Hungary: Preference for experiences over things holds back retail sales
Retail sales volume practically stagnated on a monthly basis in May, despite the easing of containment measures. It seems people are favouring experiences over things on a bigger scale than we thought
5.8% |
Retail sales (YoY)ING forecast 6.2% / Previous 10.6% |
Worse than expected |
As yearly-based economic data tells us more about the past than the present nowadays, it's worth taking the elevated year-on-year readings with a pinch of salt. This is also true for the May retail sales data, which showed a 5.8% increase over a year. At face value, such growth would be quite nice. However, this is not only below the market consensus but also shows almost no growth on a monthly basis.
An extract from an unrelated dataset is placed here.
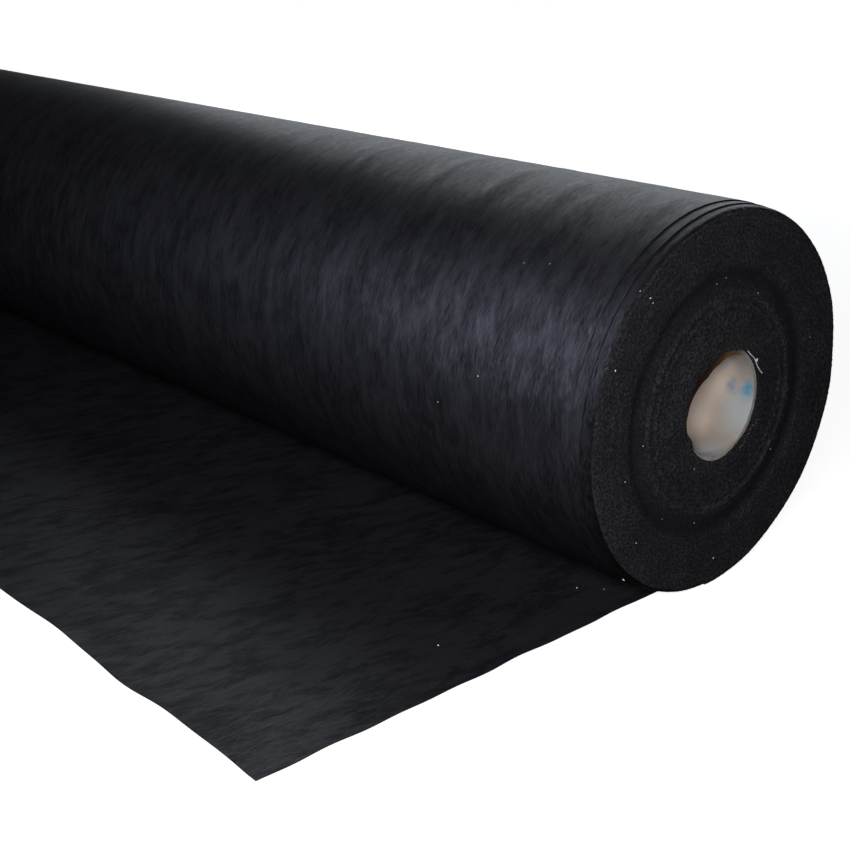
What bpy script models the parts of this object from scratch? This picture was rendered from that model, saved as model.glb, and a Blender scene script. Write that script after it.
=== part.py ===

According to our calculations based on seasonally and calendar adjusted data, retail sales increased by 0.1% month-on-month in May. Therefore, the almost 6% year-on-year retail growth is a consequence of the low base last May. The weak monthly performance came despite the fact that Hungary was in the second phase of reopening with pandemic-related restrictions having eased significantly. At the same time, it is worth noting that the reopening may have mainly benefited the service sector, and retail data does not take this segment into account. Therefore, the barely double-digit year-on-year retail growth is a consequence of the low base last year.
Breakdown of retail sales (% YoY, wda)
Looking at the subsectors, the only segment showing a real improvement was fuel sales. On a monthly basis, this shows 2.3% growth, translating into a 9.7% YoY reading. As containment measures were eased, home office working hours started to decrease, which helped to increase fuel consumption. However, as more and more companies are deciding to stick with a hybrid scheme (sharing working hours between working from home and regular hours) we see some reduction in fuel sales in the months ahead.
Telework's impact on fuel sales
When it comes to food retailing, we saw some stability with a 2.6% YoY increase, which is more or less in line with expectations. Non-food caused the real downward surprise in May. The 8.7% YoY reading means only a 0.2% monthly based improvement. Despite an easing of containment measures, this did not translate into a buying frenzy. In our view, this could be due to the significant inflation in durables, which reduces the incentive to buy. Also, with less opportunity to work from home, people are scaling back their DIY activities, which hits related stores.
Retail sales volume in the subsectors (2015=100%)
Since the last quarter of 2020, retail has been on a downward slope and is lagging the pre-crisis trend trajectory. This is becoming increasingly difficult to interpret in light of favourable labour market and consumer confidence data. But our optimism prevails, and we see a rebound in June. This will be driven by the EURO 2020, which brought tourists to Hungary after a long drought, possibly boosting retail and service activities. At the same time, we need to keep in mind that retail sales data will tell us less than it normally would about the real performance of the economy and the stance of household consumption, as it is likely to be concentrated in the service sector in the coming months as people favour experiences over things.